## What this task involves
Print exactly those lines that run from the beginning of the data to the line bearing "FAR = 400.0", inclusive.

-- start Stored data --

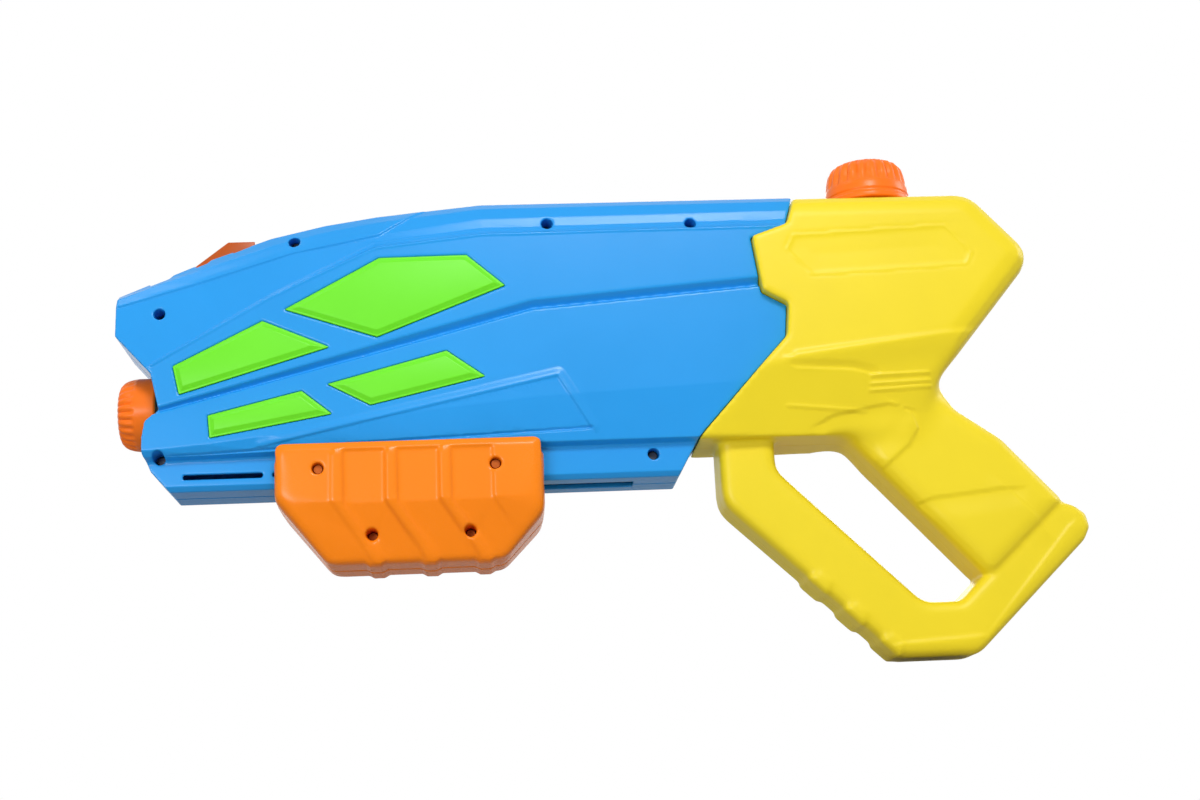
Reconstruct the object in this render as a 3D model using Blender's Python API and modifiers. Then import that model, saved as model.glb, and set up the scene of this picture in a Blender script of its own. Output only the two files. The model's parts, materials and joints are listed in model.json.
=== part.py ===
# Pump-action water squirter.
# Sizes are in millimetres and become metres as meshes are made. The muzzle points to -X, the side with
# the screw recesses faces -Y, and Z = 0 is the flat bottom of the hand loop.
import math

import bmesh
import bpy
from mathutils import Matrix, Vector

MM = 0.001

# Fits
GAP = 0.3
SLIDE_GAP = 0.5
PILOT_GAP = 1.3

# A reach past every face, for cutters
FAR = 400.0

# Barrel: feature lines seen from the side, as (x, z), and how far each stands from the seam
BARREL_AXIS_Z = 146.4
BARREL_WALL = 2.6
TOP_LINE = [(-262, 206), (-190, 235.5), (-138, 247.4), (-66, 254.5), (110, 254.5)]
BAND_LINE = [(-262, 198.5), (-214, 212.3), (-166, 227), (-121, 236.3), (-66, 244), (110, 245)]
RIDGE_LINE = [(-262, 153.3), (-240, 166.3), (-178.8, 202.3), (-123.4, 230.7), (-66, 237), (110, 238)]
RIDGE_STEP = [(-262, 0.5), (-240, 0.6), (-179, 1.5), (-123, 3.5), (110, 3.5)]
GROOVE_LINE = [(-262, 136.2), (-236.5, 143.1), (-112, 176.9), (-40, 196), (110, 208)]
GROOVE_WIDTH = [(-262, 2.4), (-236, 2.8), (-112, 5.2), (110, 5.2)]
BULGE_CREASE = [(-262, 120), (-232, 120.5), (-179, 126.3), (-115, 136), (-40, 143), (110, 150)]
BULGE_BOTTOM = [(-262, 117), (-179, 118.5), (110, 119.5)]
TOP_CROWN = 3.0
TOP_EDGE_Y = 19.0
SHOULDER_Y = 24.0
SHOULDER_FALL = 0.4
BAND_Y = 26.5
SIDE_Y = 31.0
GROOVE_DEPTH = 4.5
GROOVE_FLOOR = 0.75
BULGE_Y = 29.5
BULGE_LIP = 3.0
BULGE_UNDERCUT = 1.5
RAIL_Y = 20.5
RAIL_BOTTOM_Z = 100.0
RAIL_CHAMFER = 2.6
BARREL_STATIONS = [-262, -240, -214, -179, -150, -122, -90, -66, -40, 30, 110]
BARREL_OUTLINE = [
    (-259.8, 275), (-259.8, 183), (-240.6, 161.5), (-236.3, 142.5), (-243.5, 136), (-244.9, 128),
    (-244.9, 119), (-241.5, 111), (-230, 98), (34, 98), (46, 119), (95.5, 172), (97.3, 189.5),
    (84, 197), (80, 228), (99.7, 235), (106.5, 256), (106.5, 275),
]
NOTCHES = [(-243.5, -233), (-219.5, -213), (-199.5, -190)]
NOTCH_DEPTH = 1.6
NOTCH_RISE = 8.0
NOTCH_RUN = 6.0
NOTCH_INNER_Y = 8.5
SEAM_GAP = 0.3
SEAM_OVERLAP = 1.0
SADDLE_XS = [-205, -125]
SADDLE_LOW_Z = 122.0
PLATE_THICKNESS = 2.4
YOKE_BACK = 12.0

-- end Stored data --

## Result of this exercise
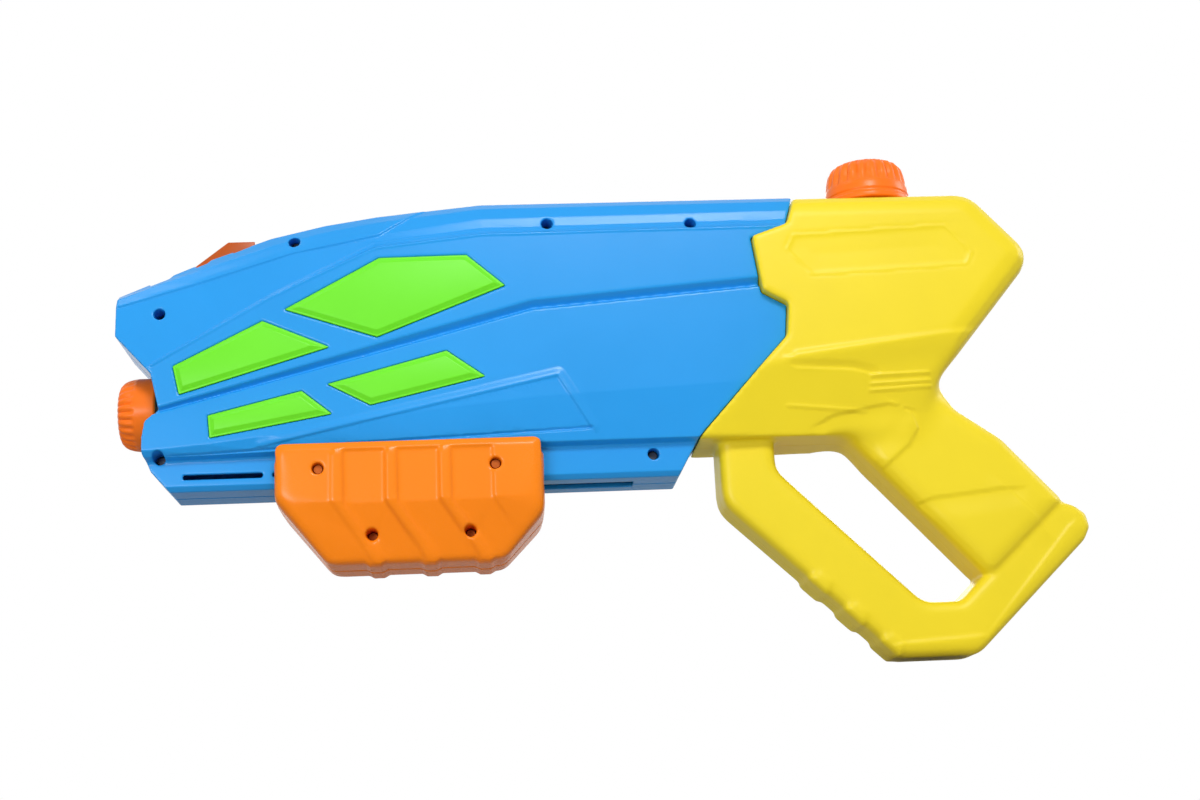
Reconstruct the object in this render as a 3D model using Blender's Python API and modifiers. Then import that model, saved as model.glb, and set up the scene of this picture in a Blender script of its own. Output only the two files. The model's parts, materials and joints are listed in model.json.
=== part.py ===
# Pump-action water squirter.
# Sizes are in millimetres and become metres as meshes are made. The muzzle points to -X, the side with
# the screw recesses faces -Y, and Z = 0 is the flat bottom of the hand loop.
import math

import bmesh
import bpy
from mathutils import Matrix, Vector

MM = 0.001

# Fits
GAP = 0.3
SLIDE_GAP = 0.5
PILOT_GAP = 1.3

# A reach past every face, for cutters
FAR = 400.0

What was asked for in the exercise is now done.